** begin **
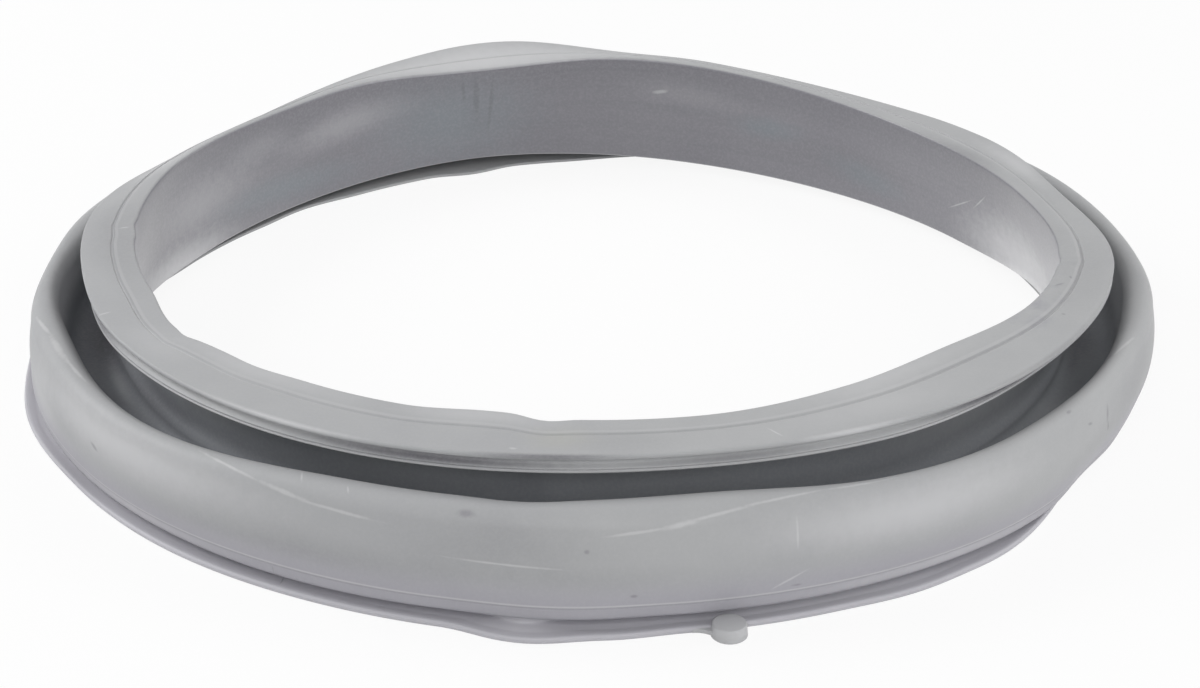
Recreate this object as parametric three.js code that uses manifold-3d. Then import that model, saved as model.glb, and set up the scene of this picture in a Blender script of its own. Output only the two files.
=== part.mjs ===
** end **
** begin **
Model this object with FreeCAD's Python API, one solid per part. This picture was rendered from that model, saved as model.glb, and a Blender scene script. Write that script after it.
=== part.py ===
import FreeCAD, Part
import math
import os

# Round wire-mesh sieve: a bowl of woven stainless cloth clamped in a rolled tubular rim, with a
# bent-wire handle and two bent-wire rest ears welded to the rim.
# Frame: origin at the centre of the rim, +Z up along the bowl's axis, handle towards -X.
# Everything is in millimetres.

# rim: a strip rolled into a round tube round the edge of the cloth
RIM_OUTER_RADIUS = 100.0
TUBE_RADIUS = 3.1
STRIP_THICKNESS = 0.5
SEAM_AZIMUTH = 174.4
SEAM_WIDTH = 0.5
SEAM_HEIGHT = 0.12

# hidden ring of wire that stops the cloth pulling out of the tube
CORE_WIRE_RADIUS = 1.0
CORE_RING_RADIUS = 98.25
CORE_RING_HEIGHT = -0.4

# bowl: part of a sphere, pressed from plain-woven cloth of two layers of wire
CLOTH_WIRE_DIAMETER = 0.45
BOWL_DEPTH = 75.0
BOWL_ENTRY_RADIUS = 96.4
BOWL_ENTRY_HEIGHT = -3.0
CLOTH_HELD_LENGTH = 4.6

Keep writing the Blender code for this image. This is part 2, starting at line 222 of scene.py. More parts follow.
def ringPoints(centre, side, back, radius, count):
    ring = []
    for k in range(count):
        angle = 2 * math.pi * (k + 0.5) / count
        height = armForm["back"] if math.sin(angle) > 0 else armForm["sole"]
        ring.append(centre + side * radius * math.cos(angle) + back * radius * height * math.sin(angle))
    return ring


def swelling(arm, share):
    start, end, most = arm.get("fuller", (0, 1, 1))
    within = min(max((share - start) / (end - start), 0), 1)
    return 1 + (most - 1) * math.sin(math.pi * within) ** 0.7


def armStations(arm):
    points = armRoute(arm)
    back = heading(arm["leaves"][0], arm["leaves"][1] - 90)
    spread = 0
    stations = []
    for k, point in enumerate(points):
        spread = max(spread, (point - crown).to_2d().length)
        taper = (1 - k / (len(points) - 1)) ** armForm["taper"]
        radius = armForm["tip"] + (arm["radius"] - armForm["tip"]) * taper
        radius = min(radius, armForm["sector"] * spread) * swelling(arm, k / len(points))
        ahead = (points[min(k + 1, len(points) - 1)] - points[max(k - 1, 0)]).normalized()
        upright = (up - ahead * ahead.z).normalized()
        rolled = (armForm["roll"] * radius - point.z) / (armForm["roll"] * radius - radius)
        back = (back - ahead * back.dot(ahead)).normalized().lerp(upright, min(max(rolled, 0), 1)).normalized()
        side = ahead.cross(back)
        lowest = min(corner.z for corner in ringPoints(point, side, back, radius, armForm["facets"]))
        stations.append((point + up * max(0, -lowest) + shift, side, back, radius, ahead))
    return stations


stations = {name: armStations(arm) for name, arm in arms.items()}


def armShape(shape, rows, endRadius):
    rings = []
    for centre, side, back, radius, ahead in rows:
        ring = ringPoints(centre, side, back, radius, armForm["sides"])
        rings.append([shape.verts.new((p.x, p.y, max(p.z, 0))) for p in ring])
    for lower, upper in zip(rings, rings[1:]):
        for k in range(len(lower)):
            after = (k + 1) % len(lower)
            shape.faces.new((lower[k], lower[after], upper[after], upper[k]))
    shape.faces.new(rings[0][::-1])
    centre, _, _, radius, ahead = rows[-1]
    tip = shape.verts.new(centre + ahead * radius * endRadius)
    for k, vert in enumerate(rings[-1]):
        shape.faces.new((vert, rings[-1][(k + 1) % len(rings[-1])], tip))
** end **
What needs to be done = Starting at the line that contains "Model this object" and ending at the line that contains "# Everything is in millimetres.", retype each line exactly; omit everything outside that range.

Written response =
Model this object with FreeCAD's Python API, one solid per part. This picture was rendered from that model, saved as model.glb, and a Blender scene script. Write that script after it.
=== part.py ===
import FreeCAD, Part
import math
import os

# Round wire-mesh sieve: a bowl of woven stainless cloth clamped in a rolled tubular rim, with a
# bent-wire handle and two bent-wire rest ears welded to the rim.
# Frame: origin at the centre of the rim, +Z up along the bowl's axis, handle towards -X.
# Everything is in millimetres.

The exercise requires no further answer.